§ **Dataset excerpt**:
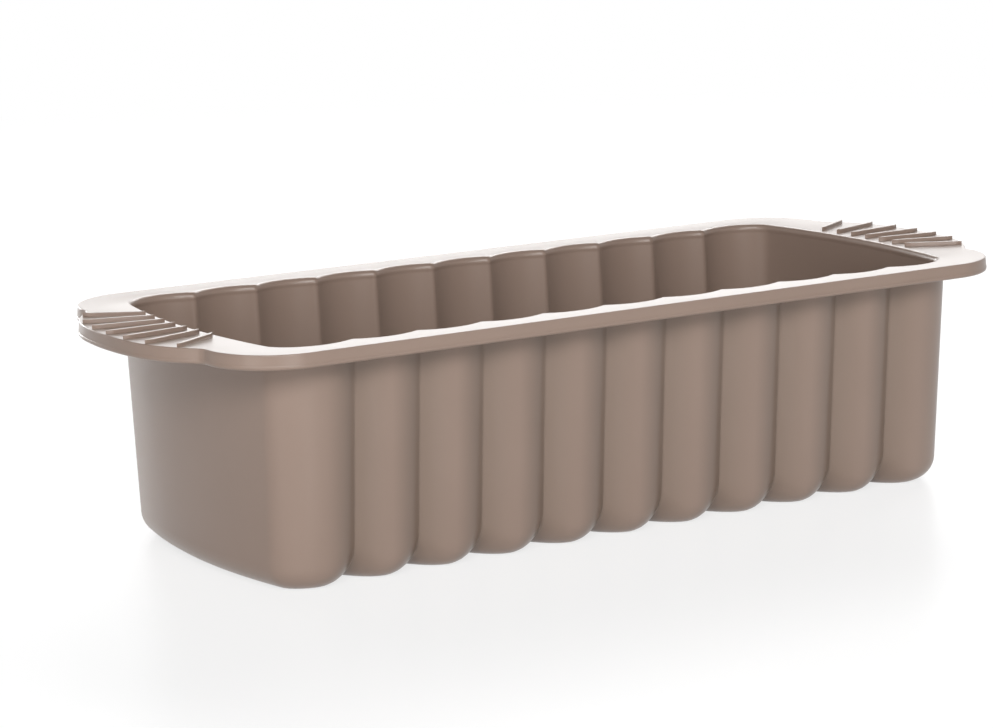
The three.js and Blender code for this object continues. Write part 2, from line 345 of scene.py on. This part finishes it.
# The tab's edge is three arcs that run into each other: crown, shoulder and hollow root.
rimCorner = Vector((rim["length"] / 2, mould["rimWidth"] / 2)) - Vector((1, 1)) * rim["cornerRadius"]
crownCentre = Vector((mould["overallLength"] / 2 - tab["crownRadius"], 0))
crownAngle = math.asin(tab["crownHalfWidth"] / tab["crownRadius"])
crownNormal = Vector((math.cos(crownAngle), math.sin(crownAngle)))
crownEnd = crownCentre + crownNormal * tab["crownRadius"]
rootCentre = Vector((rim["length"] / 2 + tab["rootRadius"], rimCorner.y - tab["rootMargin"]))
rootToCrown = crownEnd - rootCentre
shoulderRadius = (rootToCrown.length_squared - tab["rootRadius"] ** 2) / (
    2 * (tab["rootRadius"] + rootToCrown.dot(crownNormal))
)
shoulderCentre = crownEnd - crownNormal * shoulderRadius
rootReach = rootCentre - shoulderCentre
rootAngle = math.atan2(rootReach.y, rootReach.x)


def rimOutline():
    crown = arc(crownCentre, tab["crownRadius"], 0, crownAngle, steps["crown"])
    shoulder = arc(shoulderCentre, shoulderRadius, crownAngle, rootAngle, steps["shoulder"])
    root = arc(rootCentre, tab["rootRadius"], rootAngle - math.pi, -math.pi, steps["root"] - 1)
    corner = arc(rimCorner, rim["cornerRadius"], 0, math.pi / 2, steps["corner"])
    stretch = rimCorner.x / lastCrest
    side = [Vector((x * stretch, mould["rimWidth"] / 2)) for x in sideStations()]
    return closedOutline([*crown, *shoulder[1:], *root[1:], *corner, *side])


# the last value is the share of painted shade in the valleys: outside only, fading out over the foot
ringValues = ["wallInset", "footInset", "footRunShare", "footRiseShare", "fluted", "paintedCreaseShade"]
mouthOutline = basinOutline(mould["mouthLength"], mould["mouthWidth"], mould["mouthBow"])
floorOutline = basinOutline(mould["floorLength"], mould["floorWidth"], mould["floorBow"])
edgeOutline = rimOutline()


def basinRing(wallInset, height, footInset=0, footRunShare=0, footRiseShare=0):
    share = height / mould["height"]
    outline = [a.lerp(b, share) for a, b in zip(floorOutline, mouthOutline)]
    return dict(
        points=insetOutline(outline, wallInset + footInset),
        height=height,
        wallInset=wallInset * mm,
        footInset=footInset * mm,
        footRunShare=footRunShare,
        footRiseShare=footRiseShare,
        fluted=1,
        # painted shade in the valleys, on the outside wall only
        paintedCreaseShade=0 if wallInset > 0 else 1 - footRunShare,
    )


def rimRing(inset, depth):
    outline = insetOutline(edgeOutline, inset)
    return dict(points=outline, height=mould["height"] - depth, **dict.fromkeys(ringValues, 0))


def quarterShares(count):  # sine and cosine over a quarter turn
    turns = [math.pi / 2 * i / count for i in range(count + 1)]
    return [(math.sin(turn), math.cos(turn)) for turn in turns]


def mouldRings():  # up the outside, round the rim's edge and down the inside
    wall, floor, foot = mould["wall"], mould["floor"], mould["footRound"]
    rings = [basinRing(0, 0, foot + mould["floorRing"], 1)]
    for sine, cosine in quarterShares(steps["fillet"]):
        rings.append(basinRing(0, foot * (1 - cosine), foot * (1 - sine), 1 - sine, 1 - cosine))
    underside = mould["height"] - rim["thickness"]
    filletFoot = underside - rim["rootFillet"]
    for i in range(1, steps["wall"] + 1):
        rings.append(basinRing(0, foot + (filletFoot - foot) * i / steps["wall"]))
    for sine, cosine in quarterShares(steps["round"])[1:]:
        rings.append(
            basinRing(-rim["rootFillet"] * (1 - cosine), filletFoot + rim["rootFillet"] * sine)
        )
    rings += edgeRings()
    deck = mould["height"] - rim["deckDrop"]
    lipHeight = deck - rim["lipDepth"]
    for sine, cosine in quarterShares(steps["round"]):
        rings.append(
            basinRing(
                wall + rim["lipProud"] - rim["lipRound"] * (1 - sine),
                deck - rim["lipDepth"] * (1 - cosine),
            )
        )
    for i in range(1, steps["round"] + 1):
        share = i / steps["round"]
        fade = (1 + math.cos(math.pi * share)) / 2
        rings.append(basinRing(wall + rim["lipProud"] * fade, lipHeight - rim["lipFade"] * share))
    wallTop = lipHeight - rim["lipFade"]
    inside = foot - wall
    for i in range(1, steps["wall"]):
        rings.append(basinRing(wall, wallTop + (floor + inside - wallTop) * i / steps["wall"]))
    for sine, cosine in quarterShares(steps["fillet"]):
        height = floor + inside * (1 - sine)
        rings.append(basinRing(wall, height, inside * (1 - cosine), 1 - cosine, 1 - sine))
    rings.append(basinRing(wall, floor, inside + mould["floorRing"], 1))
    return rings


def edgeRings():  # flange underside, bead, parting line, side and top of the rim
    thick, low, top = rim["edgeThickness"], rim["lowRound"], rim["topRound"]
    parting, step, lean = rim["partingDepth"], rim["partingStep"], rim["edgeLean"]
    flank, softness = rim["edgeWidth"], rim["softness"]
    rings = [
        rimRing(flank + softness, rim["thickness"]),
        rimRing(flank, rim["thickness"] + softness / 4),
        rimRing(flank - rim["flankRun"] + softness / 4, thick - softness),
        rimRing(flank - rim["flankRun"] - softness / 2, thick),
        rimRing(low + softness, thick),
    ]
    for sine, cosine in quarterShares(steps["round"]):
        rings.append(rimRing(low * (1 - sine), thick - low * (1 - cosine)))
    for inShare, upShare in partingShares:
        rings.append(rimRing(step * inShare, parting - step * upShare))
    rings.append(rimRing(lean, top + softness / 2))
    for sine, cosine in quarterShares(steps["round"]):
        rings.append(rimRing(lean + top * (1 - cosine), top * (1 - sine)))
    rings += [rimRing(lean + top + softness, 0), rimRing(flank, rim["deckDrop"] / 2)]
    return rings


def ringMesh(rings):
    around = len(rings[0]["points"])
    spots = [(p.x * mm, p.y * mm, ring["height"] * mm) for ring in rings for p in ring["points"]]
    faces = []
    for r in range(len(rings) - 1):
        for i in range(around):
            a, b = r * around + i, r * around + (i + 1) % around
            faces.append((a, b, b + around, a + around))
    last = (len(rings) - 1) * around
    for i in range(around // 2):  # the flat floor, in strips across the mould
        strip = [i, i + 1, around - i - 1, (around - i) % around]
        strip = sorted(set(strip), key=strip.index)
        faces += [tuple(strip[::-1]), tuple(last + j for j in strip)]
    mesh = meshOf("mould_skin", spots, [], faces)
    onSide = [abs(p.x) <= lastCrest + crestSlack for p in mouthOutline]
    for name in ringValues:
        values = [ring[name] * side for ring in rings for side in onSide]
        mesh.attributes.new(name, "FLOAT", "POINT").data.foreach_set("value", values)
    return mesh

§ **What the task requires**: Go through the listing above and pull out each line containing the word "three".

§ **Result**:
The three.js and Blender code for this object continues. Write part 2, from line 345 of scene.py on. This part finishes it.
# The tab's edge is three arcs that run into each other: crown, shoulder and hollow root.